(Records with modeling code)
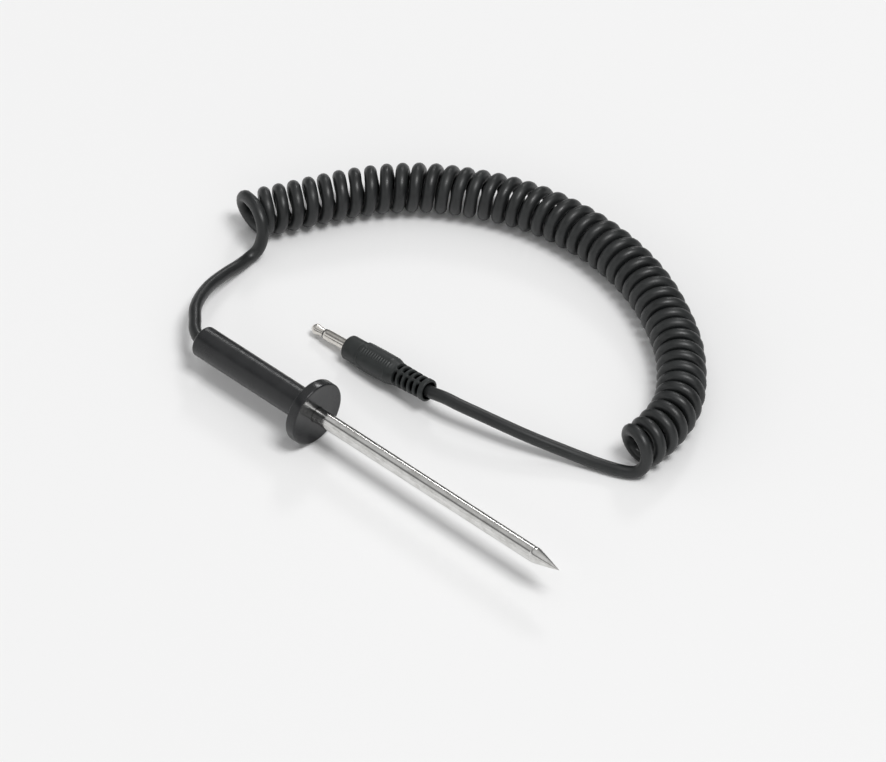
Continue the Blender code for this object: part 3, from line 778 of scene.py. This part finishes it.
def build_cord(material):
    route = [
        PROBE_REAR + 9.0 * MM * PROBE_LINE,
        PROBE_REAR,
        PROBE_REAR - 1.5 * MM * PROBE_LINE,
        *(Vector(p) * MM for p in HANDLE_TAIL_ROUTE),
        *(Vector(p) * MM for p in HANDLE_RISE_ROUTE),
        *winding(),
        *(Vector(p) * MM for p in reversed(PLUG_RISE_ROUTE)),
        *(Vector(p) * MM for p in reversed(PLUG_TAIL_ROUTE)),
        PLUG_TIP + (PLUG_LENGTH + 1.5 * MM) * PLUG_LINE,
        PLUG_TIP + PLUG_LENGTH * PLUG_LINE,
        PLUG_TIP + (PLUG_LENGTH - 17.0 * MM) * PLUG_LINE,
    ]
    path = evenly(spline_through(route, 6), 1.2 * MM)
    curve = bpy.data.curves.new("cord", "CURVE")
    curve.dimensions = "3D"
    curve.bevel_depth = CORD_RADIUS
    curve.bevel_resolution = 6
    curve.use_fill_caps = True
    spline = curve.splines.new("POLY")
    spline.points.add(len(path) - 1)
    for point, place in zip(spline.points, path):
        point.co = (*place, 1.0)
    spline.use_smooth = True
    curve.materials.append(material)
    cord = bpy.data.objects.new("cord", curve)
    bpy.context.scene.collection.objects.link(cord)
    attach(cord, "root")
    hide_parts("cord_tail_handle", "cord_coil", "cord_tail_plug", "cord_jacket_end", "plug_jacket_end")


def finish_inner_pieces():
    """Gives the CAD nodes that stay, all of them inside the handle and the plug, their own finishes."""
    tinned = plain("tinned_metal", (0.58, 0.57, 0.55), 0.32, 1.0, 0.3 * MM)
    brass = plain("brass", (0.70, 0.50, 0.21), 0.28, 1.0, 0.4 * MM)
    epoxy = plain("epoxy", (0.11, 0.09, 0.06), 0.30, grain=0.8 * MM)
    sleeving = plain("sleeving", (0.03, 0.03, 0.032), 0.5, grain=0.3 * MM)
    rubber = plain("seal_rubber", (0.014, 0.014, 0.015), 0.6, grain=0.3 * MM)
    insulation = plain("insulation", (0.022, 0.022, 0.023), 0.45, grain=0.3 * MM)
    reds = plain("core_red", (0.42, 0.03, 0.025), 0.42, grain=0.3 * MM)
    whites = plain("core_white", (0.70, 0.70, 0.67), 0.42, grain=0.3 * MM)
    finishes = {
        "cord_crimp": tinned, "plug_cord_crimp": tinned, "plug_sleeve_tag": tinned, "plug_tip_tag": tinned,
        "anchor_bush": brass, "sensor_bead": epoxy, "sensor_potting": epoxy, "lead_sleeve": sleeving,
        "splice_a": sleeving, "splice_b": sleeving, "tube_seal": rubber, "plug_inner_mould": insulation,
        "sensor_lead_a": reds, "cord_core_a": reds, "plug_core_a": reds,
        "sensor_lead_b": whites, "cord_core_b": whites, "plug_core_b": whites,
    }
    for name, material in finishes.items():
        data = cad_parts[name].data
        data.materials.clear()
        data.materials.append(material)
    return rubber, insulation


build_camera()
build_studio()
rubber, insulation = finish_inner_pieces()
plastic = black_plastic()
steel = polished_steel()
build_handle(plastic)
build_guard(gloss_plastic())
build_shaft(steel)
build_grommet(rubber)
contacts = build_contacts(nickel_plate(), insulation)
moulding = build_overmould(black_moulding())
build_cord(cord_jacket())
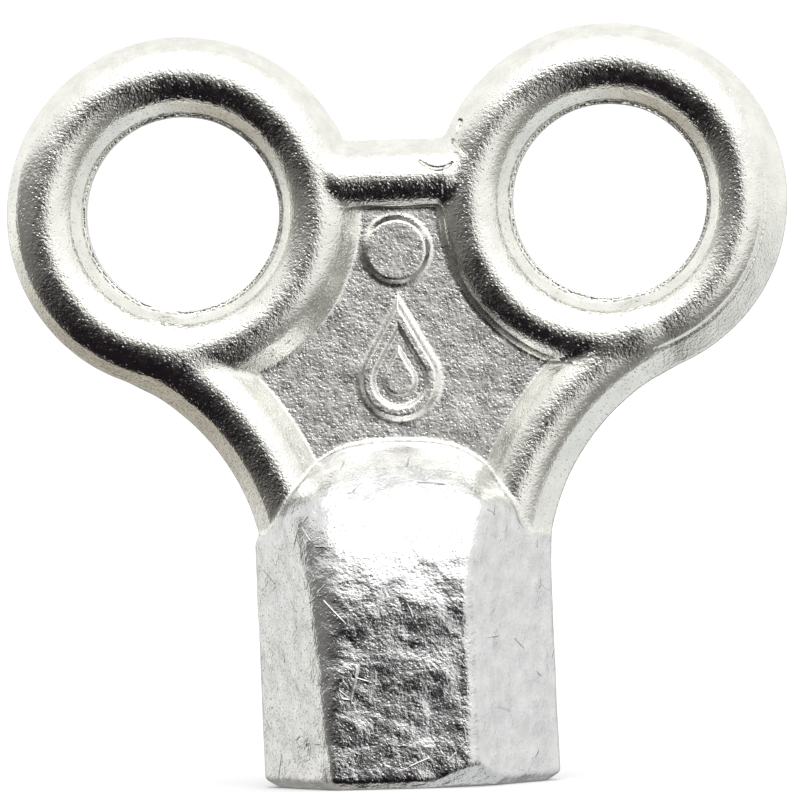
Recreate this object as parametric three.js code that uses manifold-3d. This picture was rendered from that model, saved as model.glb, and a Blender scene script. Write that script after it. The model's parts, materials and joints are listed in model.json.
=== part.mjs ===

- _Written exercise_
Set down the entries verbatim, leaving none out.

- _Response below_
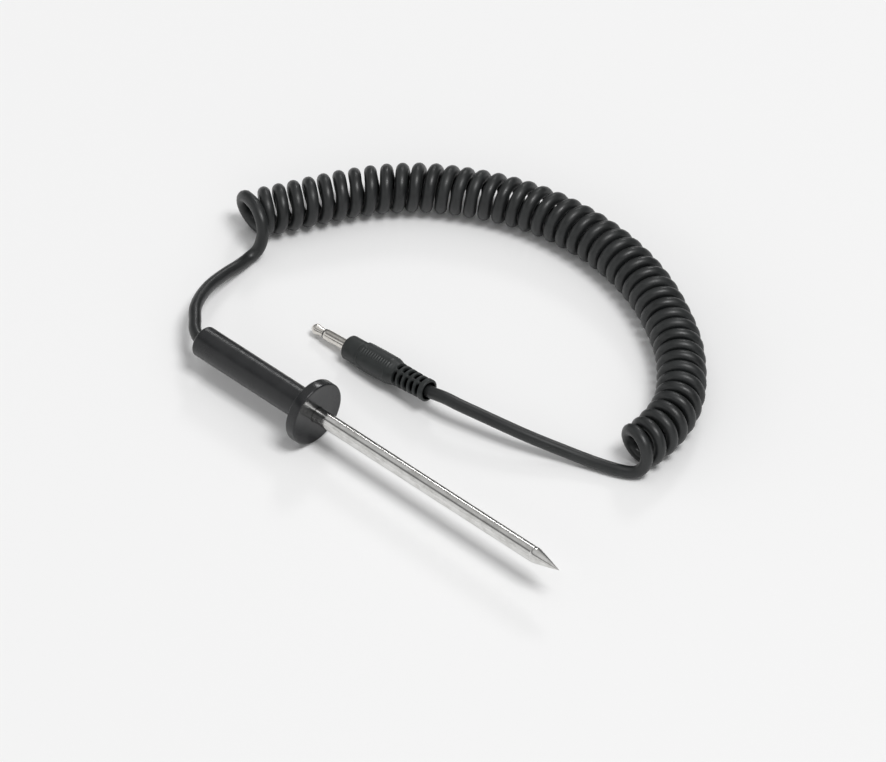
Continue the Blender code for this object: part 3, from line 778 of scene.py. This part finishes it.
def build_cord(material):
    route = [
        PROBE_REAR + 9.0 * MM * PROBE_LINE,
        PROBE_REAR,
        PROBE_REAR - 1.5 * MM * PROBE_LINE,
        *(Vector(p) * MM for p in HANDLE_TAIL_ROUTE),
        *(Vector(p) * MM for p in HANDLE_RISE_ROUTE),
        *winding(),
        *(Vector(p) * MM for p in reversed(PLUG_RISE_ROUTE)),
        *(Vector(p) * MM for p in reversed(PLUG_TAIL_ROUTE)),
        PLUG_TIP + (PLUG_LENGTH + 1.5 * MM) * PLUG_LINE,
        PLUG_TIP + PLUG_LENGTH * PLUG_LINE,
        PLUG_TIP + (PLUG_LENGTH - 17.0 * MM) * PLUG_LINE,
    ]
    path = evenly(spline_through(route, 6), 1.2 * MM)
    curve = bpy.data.curves.new("cord", "CURVE")
    curve.dimensions = "3D"
    curve.bevel_depth = CORD_RADIUS
    curve.bevel_resolution = 6
    curve.use_fill_caps = True
    spline = curve.splines.new("POLY")
    spline.points.add(len(path) - 1)
    for point, place in zip(spline.points, path):
        point.co = (*place, 1.0)
    spline.use_smooth = True
    curve.materials.append(material)
    cord = bpy.data.objects.new("cord", curve)
    bpy.context.scene.collection.objects.link(cord)
    attach(cord, "root")
    hide_parts("cord_tail_handle", "cord_coil", "cord_tail_plug", "cord_jacket_end", "plug_jacket_end")


def finish_inner_pieces():
    """Gives the CAD nodes that stay, all of them inside the handle and the plug, their own finishes."""
    tinned = plain("tinned_metal", (0.58, 0.57, 0.55), 0.32, 1.0, 0.3 * MM)
    brass = plain("brass", (0.70, 0.50, 0.21), 0.28, 1.0, 0.4 * MM)
    epoxy = plain("epoxy", (0.11, 0.09, 0.06), 0.30, grain=0.8 * MM)
    sleeving = plain("sleeving", (0.03, 0.03, 0.032), 0.5, grain=0.3 * MM)
    rubber = plain("seal_rubber", (0.014, 0.014, 0.015), 0.6, grain=0.3 * MM)
    insulation = plain("insulation", (0.022, 0.022, 0.023), 0.45, grain=0.3 * MM)
    reds = plain("core_red", (0.42, 0.03, 0.025), 0.42, grain=0.3 * MM)
    whites = plain("core_white", (0.70, 0.70, 0.67), 0.42, grain=0.3 * MM)
    finishes = {
        "cord_crimp": tinned, "plug_cord_crimp": tinned, "plug_sleeve_tag": tinned, "plug_tip_tag": tinned,
        "anchor_bush": brass, "sensor_bead": epoxy, "sensor_potting": epoxy, "lead_sleeve": sleeving,
        "splice_a": sleeving, "splice_b": sleeving, "tube_seal": rubber, "plug_inner_mould": insulation,
        "sensor_lead_a": reds, "cord_core_a": reds, "plug_core_a": reds,
        "sensor_lead_b": whites, "cord_core_b": whites, "plug_core_b": whites,
    }
    for name, material in finishes.items():
        data = cad_parts[name].data
        data.materials.clear()
        data.materials.append(material)
    return rubber, insulation


build_camera()
build_studio()
rubber, insulation = finish_inner_pieces()
plastic = black_plastic()
steel = polished_steel()
build_handle(plastic)
build_guard(gloss_plastic())
build_shaft(steel)
build_grommet(rubber)
contacts = build_contacts(nickel_plate(), insulation)
moulding = build_overmould(black_moulding())
build_cord(cord_jacket())
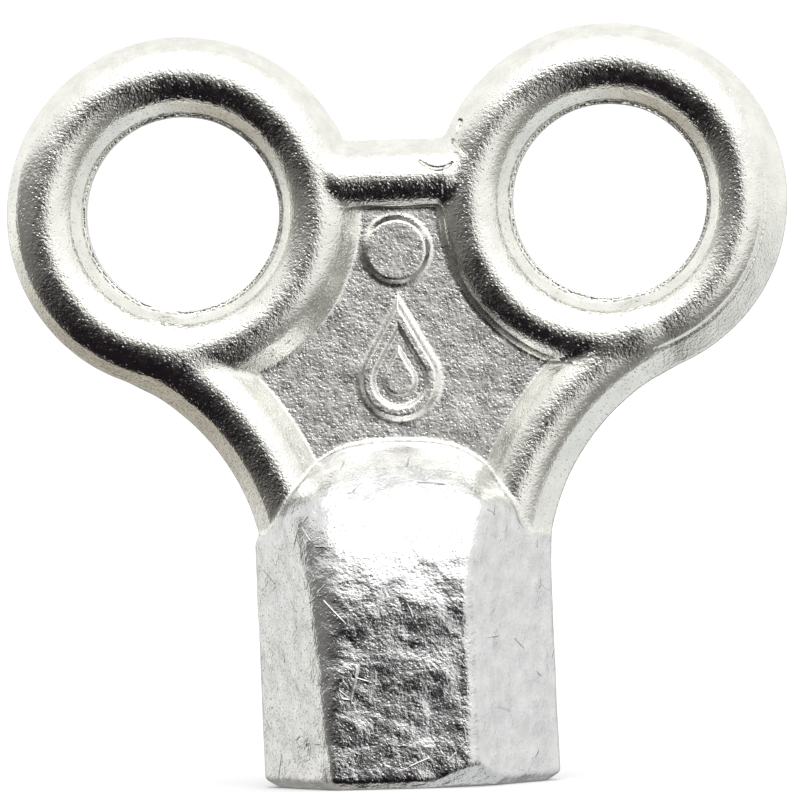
Recreate this object as parametric three.js code that uses manifold-3d. This picture was rendered from that model, saved as model.glb, and a Blender scene script. Write that script after it. The model's parts, materials and joints are listed in model.json.
=== part.mjs ===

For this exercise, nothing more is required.